## BEGIN Supplied entries

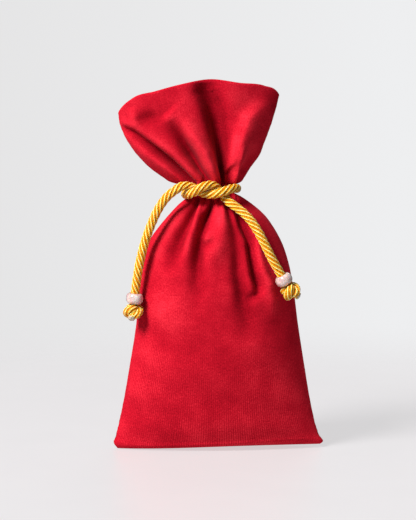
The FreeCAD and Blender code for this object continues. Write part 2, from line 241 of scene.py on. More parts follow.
# ---------------------------------------------------------------- cord, in mm
NECK_ROUTE = [
    (-18.5, -12.4, 125.7),
    (-16.8, -11.6, 126.3),
    (-12.8, -9.4, 125.9),
    (-8.4, -10.2, 122.9),
    (-3.2, -13.9, 122.1),
    (1.2, -15.0, 123.4),
    (6.0, -12.3, 125.2),
    (9.0, -6.0, 124.7),
    (8.0, 2.6, 124.3),
    (3.2, 9.0, 123.9),
    (-4.2, 10.9, 123.3),
    (-11.4, 8.4, 122.5),
    (-15.3, 1.6, 122.3),
    (-15.8, -6.4, 121.7),
    (-13.0, -13.6, 122.6),
    (-8.4, -15.4, 125.9),
    (-3.2, -12.4, 127.1),
    (0.2, -9.3, 124.1),
    (3.0, -11.5, 120.3),
]
LEFT_ROUTE = [
    (-20.6, -12.9, 124.3),
    (-24.2, -13.5, 121.7),
    (-28.1, -13.9, 116.6),
    (-31.6, -13.9, 109.2),
    (-34.9, -13.5, 100.2),
    (-37.3, -12.9, 90.6),
    (-39.0, -12.3, 80.7),
    (-40.0, -11.9, 70.8),
]
RIGHT_ROUTE = [
    (4.2, -13.1, 118.9),
    (8.0, -15.3, 116.4),
    (12.9, -17.2, 112.4),
    (17.1, -18.5, 106.8),
    (20.7, -19.3, 99.9),
    (24.1, -19.5, 92.9),
    (27.8, -19.0, 86.4),
    (31.3, -18.5, 80.3),
]
LAY_LENGTH = 19.0
STRANDS = 6
STRAND_OFFSET = 1.42
STRAND_RADIUS = 0.73
STRAND_SIDES = 12
ROPE_STEP = 0.4
FIBRE_STRETCH = 1.15
FIBRE_SHIFT = 37.0

# End knots
KNOT_LENGTH = 7.2
KNOT_REACH = 2.05
KNOT_SWING = 1.15
KNOT_RISE = 1.7
KNOT_CONTROLS = 24
KNOT_STEP = 0.35
KNOT_LAY = 15.0
KNOT_STRAND_OFFSET = 1.28
KNOT_STRAND_RADIUS = 0.68
LEFT_KNOT_TURN = 0.6
RIGHT_KNOT_TURN = 2.1

# Cut ends
LEFT_TIP_WAY = (-0.2, -0.75, -0.63)
RIGHT_TIP_WAY = (0.84, -0.2, -0.5)
STUB_FROM = 1.0
STUB_TO = 4.6
STUB_POINTS = 12
STUB_TWISTED = 4
STUB_STRAND_OFFSET = 1.15
STUB_STRAND_RADIUS = 0.6
CORE_PROFILE = ((0.05, 0.5), (0.7, 0.42), (1.25, 0.3), (1.6, 0.0), (1.5, -0.6), (0.05, -0.6))
CORE_SIDES = 24
CORE_FRAY = 0.12
CORE_SEED = 5

# Beads
BEAD_HALF_WIDTH = 4.1
BEAD_HALF_LENGTH = 2.5
BEAD_BORE = 2.4
BEAD_REST = 0.15
BEAD_ARC = 0.96
BEAD_POINTS = 25
BEAD_WALL = 0.75

# ---------------------------------------------------------------- filling, in mm
WAD_LEVELS = (9.5, 100)
WAD_ROWS = 40
WAD_COLUMNS = 64
WAD_SIDE_GAP = 9.5
WAD_DEPTH_GAP = 4.6
# The wad narrows towards both ends: the angle it starts at, and how blunt it is
WAD_END = 0.12
WAD_END_POWER = 0.35
WAD_LUMPS = (2, 3, 4, 5, 7)
WAD_LUMP_SIZE = 0.03
WAD_SEED = 21

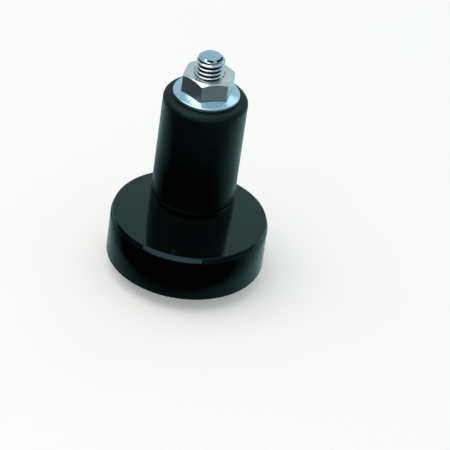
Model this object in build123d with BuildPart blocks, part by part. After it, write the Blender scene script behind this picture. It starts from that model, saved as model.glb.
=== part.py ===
from build123d import *
import os
from math import radians, tan

# Bar end weight for a handlebar tube, in millimetres. It stands on its front face:
# z = 0 is the flat ring of that face, and +Z is the axis, towards the nut.

# Weight: a disc with a conical front face and a spigot behind it, turned in one piece
rim_diameter = 34.0
rim_width = 10.6  # the disc's side, from its front edge to its back face
crown_height = 3.4  # how far the conical face stands out past the front edge
land_width = 0.73  # flat ring in the middle of the face, round the countersink
front_edge_bevel = 0.4
back_bevel_height = 1.2  # bevel round the back edge, along the axis
back_bevel_depth = 0.45  # the same bevel, along the radius
spigot_diameter = 18.2
spigot_length = 6.2
spigot_edge = 0.3
mouth_bevel = 0.25  # round the screw's countersink

# Sleeve: plain rubber tube that swells in the bar when the nut squeezes it
sleeve_diameter = 18.0
sleeve_length = 24.1
sleeve_top_radius = 1.3
sleeve_bottom_bevel = 0.4

# Screw: M6 with a countersunk head
thread_diameter = 6.0
thread_end_diameter = 4.2  # flat end of the thread, inside its chamfer
thread_stand_out = 4.1  # how far the thread stands out of the nut
head_diameter = 12.0
head_angle = 90.0
head_side_height = 0.6  # short straight side above the head's cone
head_edge_bevel = 0.15
head_recess = 0.6  # how deep the head's face lies under the flat ring
key_width = 4.0
key_depth = 2.5
key_mouth = 0.3  # chamfer round the mouth of the key's socket, past its corners
key_point_angle = 120.0  # cone that the drill leaves at the socket's bottom

# Nut: M6 hexagon nut with a conical flange
nut_width = 10.0  # across the flats
nut_height = 5.7
nut_corner_radius = 0.4
nut_face_diameter = 9.5  # flat top inside the corner chamfer
nut_chamfer_slope = 30.0
nut_mouth_diameter = 6.8  # countersink at each end of the thread
nut_turn = 20.0
flange_diameter = 14.2
flange_edge_height = 0.9
flange_slope = 16.0
flange_edge_bevel = 0.25

# Fits, all on the radius
seat_clearance = 0.02  # the head's cone in its countersink
hole_clearance = 0.3  # the screw in the weight
sleeve_clearance = 0.2  # the screw in the sleeve
thread_clearance = 0.05  # the screw in the nut

# Heights along the axis
disc_top = crown_height + rim_width
spigot_top = disc_top + spigot_length
sleeve_top = spigot_top + sleeve_length
nut_top = sleeve_top + nut_height
screw_top = nut_top + thread_stand_out

# Radii and slopes that several pieces share
thread_radius = thread_diameter / 2
head_radius = head_diameter / 2
head_flare = tan(radians(head_angle / 2))


def corner(section, radius, height):
    """The corner of a section that lies nearest to a place."""
    return section.vertices().sort_by_distance((radius, height))[0]


# Weight, with a countersink that the screw's head sinks into
hole_radius = thread_radius + hole_clearance
mouth_radius = head_radius + seat_clearance + (head_recess + head_side_height) * head_flare
countersink_depth = (mouth_radius - hole_radius) / head_flare
land_radius = mouth_radius + mouth_bevel + land_width

with BuildPart() as end_weight:
    with BuildSketch(Plane.XZ) as weight_section:
        with BuildLine():
            Polyline(
                (hole_radius, countersink_depth),
                (mouth_radius, 0),
                (land_radius, 0),
                (rim_diameter / 2, crown_height),
                (rim_diameter / 2, disc_top - back_bevel_height),
                (rim_diameter / 2 - back_bevel_depth, disc_top),
                (spigot_diameter / 2, disc_top),
                (spigot_diameter / 2, spigot_top),
                (hole_radius, spigot_top),
                close=True,
            )
        make_face()
        chamfer(corner(weight_section, rim_diameter / 2, crown_height), front_edge_bevel)
        chamfer(corner(weight_section, mouth_radius, 0), mouth_bevel)
        chamfer(corner(weight_section, spigot_diameter / 2, spigot_top), spigot_edge)
    revolve(axis=Axis.Z)

# Sleeve, between the spigot's end and the nut
sleeve_bore_radius = thread_radius + sleeve_clearance

with BuildPart() as expander_sleeve:
    with BuildSketch(Plane.XZ) as sleeve_section:
        with BuildLine():
            Polyline(
                (sleeve_bore_radius, spigot_top),
                (sleeve_diameter / 2, spigot_top),
                (sleeve_diameter / 2, sleeve_top),
                (sleeve_bore_radius, sleeve_top),
                close=True,
            )
        make_face()
        chamfer(corner(sleeve_section, sleeve_diameter / 2, spigot_top), sleeve_bottom_bevel)
        fillet(corner(sleeve_section, sleeve_diameter / 2, sleeve_top), sleeve_top_radius)
    revolve(axis=Axis.Z)

# Screw, from the face of its head up to the chamfered end of its thread
head_side_top = head_recess + head_side_height
head_cone_top = head_side_top + (head_radius - thread_radius) / head_flare
end_radius = thread_end_diameter / 2
end_chamfer = thread_radius - end_radius
key_bottom = head_recess + key_depth
key_point_height = key_width / 2 / tan(radians(key_point_angle / 2))
mouth_flare = key_width / 2 / (3**0.5 / 2) + key_mouth

with BuildPart() as socket_screw:
    with BuildSketch(Plane.XZ) as screw_section:
        with BuildLine():
            Polyline(
                (0, head_recess),
                (head_radius, head_recess),
                (head_radius, head_side_top),
                (thread_radius, head_cone_top),
                (thread_radius, screw_top - end_chamfer),
                (end_radius, screw_top),
                (0, screw_top),
                close=True,
            )
        make_face()
        chamfer(corner(screw_section, head_radius, head_recess), head_edge_bevel)
    revolve(axis=Axis.Z)
    with BuildSketch(Plane.XY.offset(head_recess)):
        RegularPolygon(key_width / 2, 6, major_radius=False)
    extrude(amount=key_depth, mode=Mode.SUBTRACT)
    # The socket's pointed bottom and its chamfered mouth
    with BuildSketch(Plane.XZ):
        with BuildLine():
            Polyline(
                (0, head_recess),
                (mouth_flare, head_recess),
                (0, head_recess + mouth_flare),
                close=True,
            )
        make_face()
        with BuildLine():
            Polyline(
                (0, key_bottom),
                (key_width / 2, key_bottom),
                (0, key_bottom + key_point_height),
                close=True,
            )
        make_face()
    revolve(axis=Axis.Z, mode=Mode.SUBTRACT)

# Nut: a hexagon with its top corners turned off, on a conical flange
nut_bore_radius = thread_radius + thread_clearance
nut_mouth_depth = nut_mouth_diameter / 2 - nut_bore_radius
blank_radius = nut_width
blank_drop = (blank_radius - nut_face_diameter / 2) * tan(radians(nut_chamfer_slope))
flange_rise = (flange_diameter / 2 - nut_bore_radius) * tan(radians(flange_slope))

with BuildPart() as flange_nut:
    with BuildSketch(Plane.XY.offset(sleeve_top)) as hexagon:
        RegularPolygon(nut_width / 2, 6, major_radius=False, rotation=nut_turn)
        fillet(hexagon.vertices(), nut_corner_radius)
    extrude(amount=nut_height)
    with BuildSketch(Plane.XZ):
        with BuildLine():
            Polyline(
                (0, sleeve_top),
                (blank_radius, sleeve_top),
                (blank_radius, nut_top - blank_drop),
                (nut_face_diameter / 2, nut_top),
                (0, nut_top),
                close=True,
            )
        make_face()
    revolve(axis=Axis.Z, mode=Mode.INTERSECT)
    with BuildSketch(Plane.XZ) as flange_section:
        with BuildLine():
            Polyline(
                (nut_bore_radius, sleeve_top),
                (flange_diameter / 2, sleeve_top),
                (flange_diameter / 2, sleeve_top + flange_edge_height),
                (nut_bore_radius, sleeve_top + flange_edge_height + flange_rise),
                close=True,
            )
        make_face()
        chamfer(corner(flange_section, flange_diameter / 2, sleeve_top), flange_edge_bevel)
        chamfer(
            corner(flange_section, flange_diameter / 2, sleeve_top + flange_edge_height),
            flange_edge_bevel,
        )
    revolve(axis=Axis.Z)
    with BuildSketch(Plane.XZ):
        with BuildLine():
            Polyline(
                (0, sleeve_top),
                (nut_mouth_diameter / 2, sleeve_top),
                (nut_bore_radius, sleeve_top + nut_mouth_depth),
                (nut_bore_radius, nut_top - nut_mouth_depth),
                (nut_mouth_diameter / 2, nut_top),
                (0, nut_top),
                close=True,
            )
        make_face()
    revolve(axis=Axis.Z, mode=Mode.SUBTRACT)

# Files, one for each piece
os.makedirs("parts", exist_ok=True)
end_weight.part.label = "end_weight"
export_step(end_weight.part, "parts/end_weight.step")
expander_sleeve.part.label = "expander_sleeve"
export_step(expander_sleeve.part, "parts/expander_sleeve.step")
socket_screw.part.label = "socket_screw"
export_step(socket_screw.part, "parts/socket_screw.step")
flange_nut.part.label = "flange_nut"
export_step(flange_nut.part, "parts/flange_nut.step")
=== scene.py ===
from math import ceil, cos, pi, radians, sin, sqrt, tan

import bmesh
import bpy
from mathutils import Matrix, Vector


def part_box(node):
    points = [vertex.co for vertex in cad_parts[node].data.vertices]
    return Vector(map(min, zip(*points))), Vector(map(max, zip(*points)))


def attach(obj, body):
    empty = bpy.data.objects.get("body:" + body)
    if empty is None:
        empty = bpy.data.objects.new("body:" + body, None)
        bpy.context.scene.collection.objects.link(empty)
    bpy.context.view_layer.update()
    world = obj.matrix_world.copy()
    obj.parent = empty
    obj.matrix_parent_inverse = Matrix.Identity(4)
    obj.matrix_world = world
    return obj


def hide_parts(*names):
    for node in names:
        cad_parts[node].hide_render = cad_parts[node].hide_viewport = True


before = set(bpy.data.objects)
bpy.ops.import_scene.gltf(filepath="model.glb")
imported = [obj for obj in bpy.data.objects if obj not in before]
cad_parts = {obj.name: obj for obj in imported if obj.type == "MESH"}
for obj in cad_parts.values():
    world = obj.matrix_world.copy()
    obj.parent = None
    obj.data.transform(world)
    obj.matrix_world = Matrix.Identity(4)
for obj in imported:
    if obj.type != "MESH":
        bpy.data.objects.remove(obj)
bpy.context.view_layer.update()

# Bar end weight for a handlebar: enamelled disc with a spigot, rubber sleeve, M6 screw and
# flange nut. Blender works in metres, and the sizes below are in millimetres.
MM = 0.001


def box_mm(node):
    """Lowest and highest corner of a solid, in millimetres."""
    low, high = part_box(node)
    return low / MM, high / MM


weight_high = box_mm("end_weight")[1]
sleeve_low, sleeve_high = box_mm("expander_sleeve")
screw_low, screw_high = box_mm("socket_screw")
nut_low, nut_high = box_mm("flange_nut")

# Weight, upwards from its conical front face
rim_radius = weight_high.x
crown_height = 3.4  # the cone stands out this far past the rim's front edge
rim_width = 10.6
disc_top = crown_height + rim_width  # the flat back face
land_radius = 8.2  # outer edge of the flat ring that the weight stands on
countersink_radius = 7.22
hole_radius = 3.3
back_bevel_height = 1.2
back_bevel_depth = 0.45
spigot_radius = 9.1

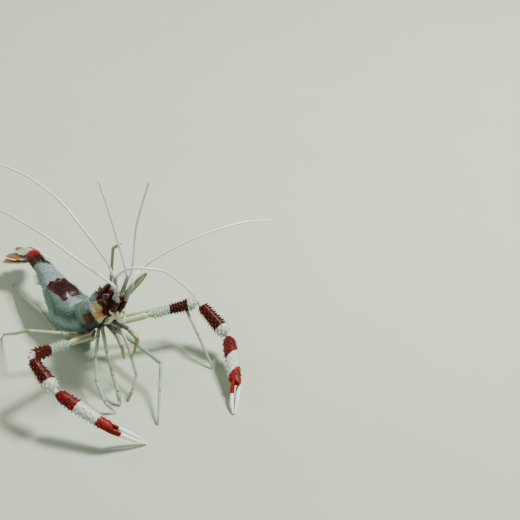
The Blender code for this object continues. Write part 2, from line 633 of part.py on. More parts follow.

## END Supplied entries

Written task: All lines above from the one containing "Model this object" to the one containing "from math import radians, tan" must be repeated exactly, both lines included, and no others.

Response for this exercise:
Model this object in build123d with BuildPart blocks, part by part. After it, write the Blender scene script behind this picture. It starts from that model, saved as model.glb.
=== part.py ===
from build123d import *
import os
from math import radians, tan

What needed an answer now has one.